(begin)

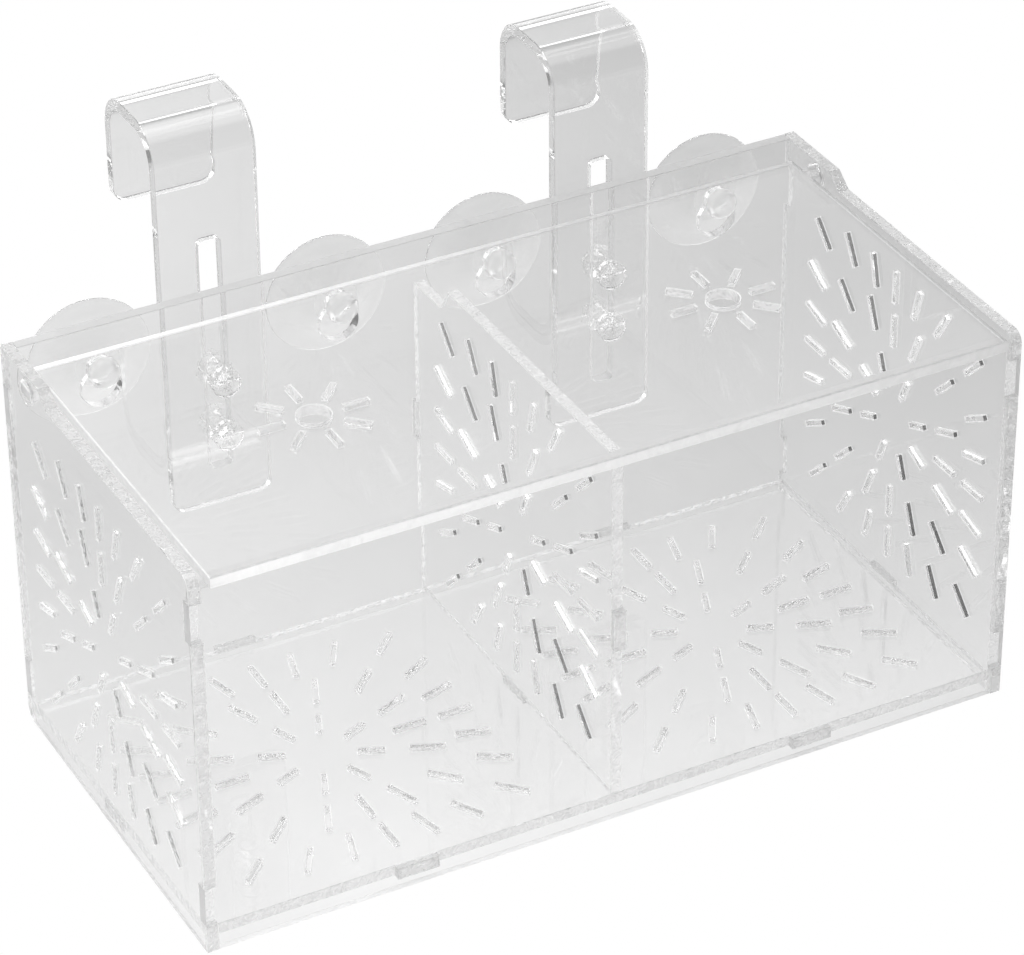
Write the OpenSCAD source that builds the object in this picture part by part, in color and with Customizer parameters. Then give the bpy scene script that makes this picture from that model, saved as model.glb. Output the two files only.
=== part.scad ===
// Two-room fish breeding box in clear sheet acrylic.
// Six tabbed panels are cemented into a tray, a lid turns on two square tabs
// in round ear holes, two bent hangers hook over an aquarium rim and slide on
// screws, and four suction cups sit in keyholes in the back panel.
// X runs along the front, Y from the front to the tank wall, Z up.
// Origin: bottom centre of the whole object's bounding box. Millimetres.

/* [Box] */
// Outside length of the box
box_w = 200; // [160:1:260]
// Outside depth of the box, front panel face to back panel face
box_d = 97.1; // [90:0.1:120]
// Height of the back panel and of the side panels' hinge ears
back_h = 99.2; // [96:0.1:120]
// Thickness of the acrylic sheet
t = 2.8; // [2.5:0.1:3]
// Height of the floor panel's underside above the base
floor_z = 2.8; // [2:0.1:6]

/* [Panel joints] */
// Length of every locating tab
tab_len = 10; // [8:0.5:14]
// Height of the lower corner tabs' bottom edge
tab_low_z = 7; // [6.5:0.5:10]
// Height of the upper corner tabs' bottom edge
tab_high_z = 79.6; // [70:0.1:80]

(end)

(Written instruction) Please reproduce each line exactly as written.

(Solution to this task)
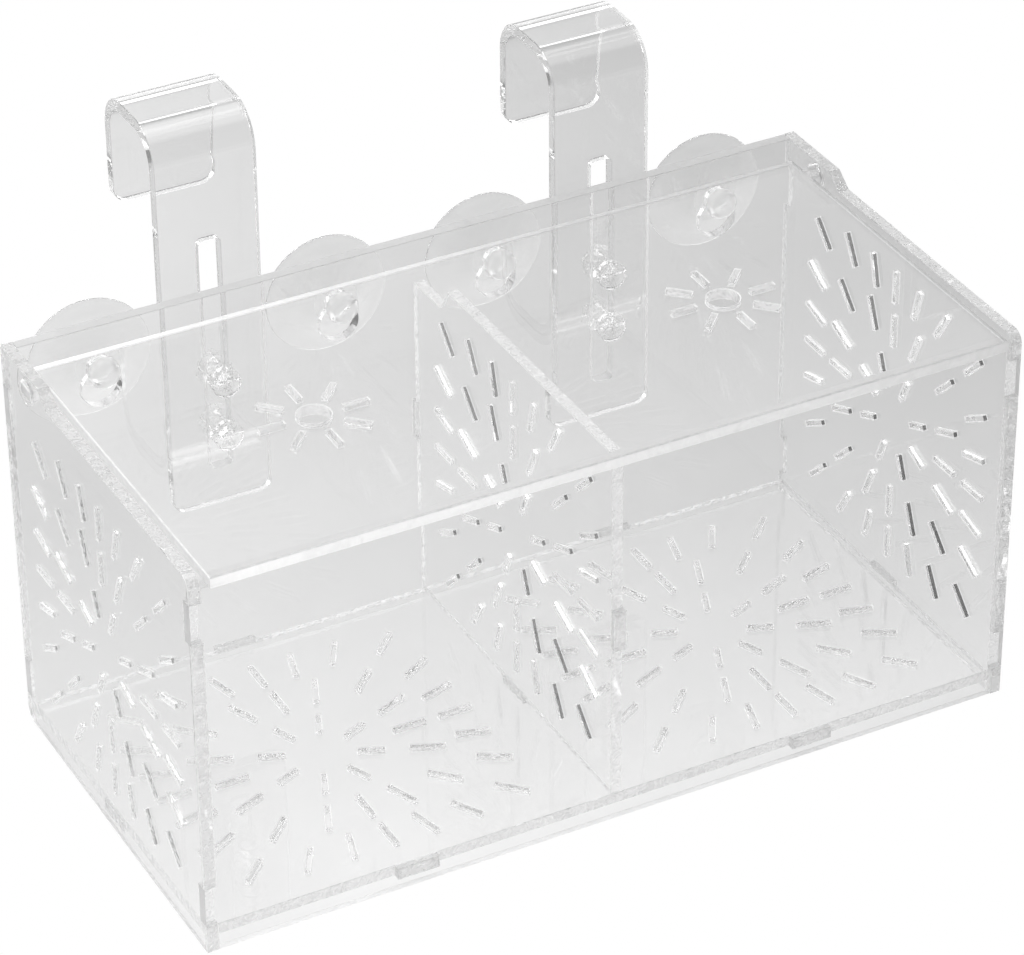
Write the OpenSCAD source that builds the object in this picture part by part, in color and with Customizer parameters. Then give the bpy scene script that makes this picture from that model, saved as model.glb. Output the two files only.
=== part.scad ===
// Two-room fish breeding box in clear sheet acrylic.
// Six tabbed panels are cemented into a tray, a lid turns on two square tabs
// in round ear holes, two bent hangers hook over an aquarium rim and slide on
// screws, and four suction cups sit in keyholes in the back panel.
// X runs along the front, Y from the front to the tank wall, Z up.
// Origin: bottom centre of the whole object's bounding box. Millimetres.

/* [Box] */
// Outside length of the box
box_w = 200; // [160:1:260]
// Outside depth of the box, front panel face to back panel face
box_d = 97.1; // [90:0.1:120]
// Height of the back panel and of the side panels' hinge ears
back_h = 99.2; // [96:0.1:120]
// Thickness of the acrylic sheet
t = 2.8; // [2.5:0.1:3]
// Height of the floor panel's underside above the base
floor_z = 2.8; // [2:0.1:6]

/* [Panel joints] */
// Length of every locating tab
tab_len = 10; // [8:0.5:14]
// Height of the lower corner tabs' bottom edge
tab_low_z = 7; // [6.5:0.5:10]
// Height of the upper corner tabs' bottom edge
tab_high_z = 79.6; // [70:0.1:80]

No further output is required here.